Solution – don’t force the food. Give time for the anxiety to fade.

Strange foods
Children can be very conservative about trying something new.
Solution – avoid making disparaging remarks about a new dish and give them time to become accustomed to the new food.

Allergy fads
A child might know instinctively that a certain food will make them physically ill. Solution – never force a child to eat or drink something to which they violently object.

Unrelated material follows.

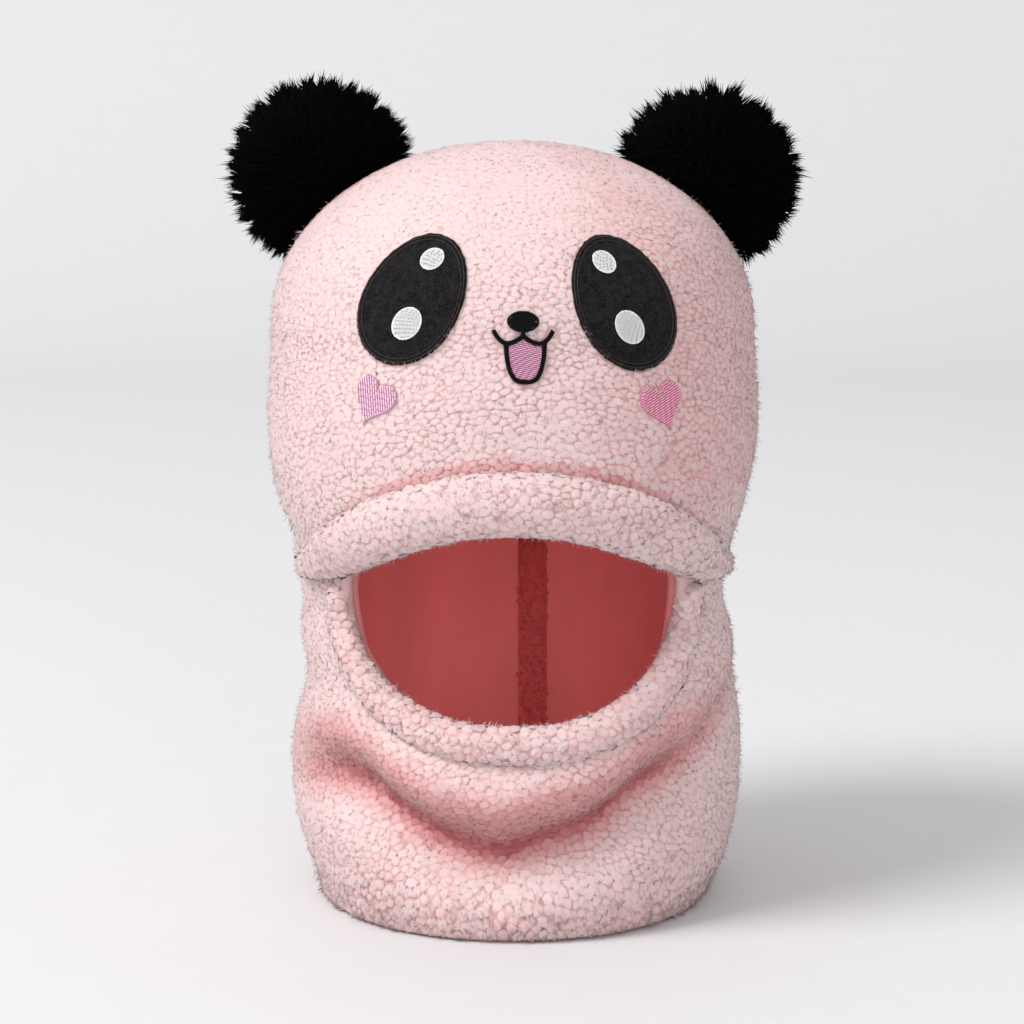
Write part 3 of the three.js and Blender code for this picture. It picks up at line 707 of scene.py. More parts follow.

How to avoid mealtime misery

Do

  • Only keep the foods in stock that you want your child to eat.
  • Eat healthy foods yourself to set the right example.
  • Reward your child for eating new healthy foods. Show your approval: you could use award stickers, points or stars – but don’t give sweets or biscuits.
  • Offer brightly coloured foods, such as tomatoes, strawberries, carrots and sweetcorn. You can use them to garnish a dish and make it look more exciting. Try using contrasting colours.
  • Present vegetables in attractive shapes. Cut them into matchsticks, make mashed potato funny faces, use miniature sandwich cutters.
  • You can hide vegetables by blending them into tomato and vegetable sauces.
  • If your child is refusing to eat, you could vary the venue of the meal. Eat in the Wendy house, or make it a picnic on the floor of the lounge. Invite teddy bears and dolls to join you.
  • Let your children help to plan the menu and prepare the food. It stimulates their interest.
  • Keep the dessert out of sight until the main course is finished.
  • Try to find a good role model. If you know of a child who eats up their greens, invite them to tea and lavish praise on their eating habits in front of your child.
Don’t
  • Give too much attention to your child when they say they won’t eat something. Instead, reinforce the positive by commenting when they do eat the right foods.
  • Make sweets and cakes forbidden foods. It may make your child crave them more and binge on them when they get the opportunity.
  • Force a child to eat food - you’ll make the meal table a battleground.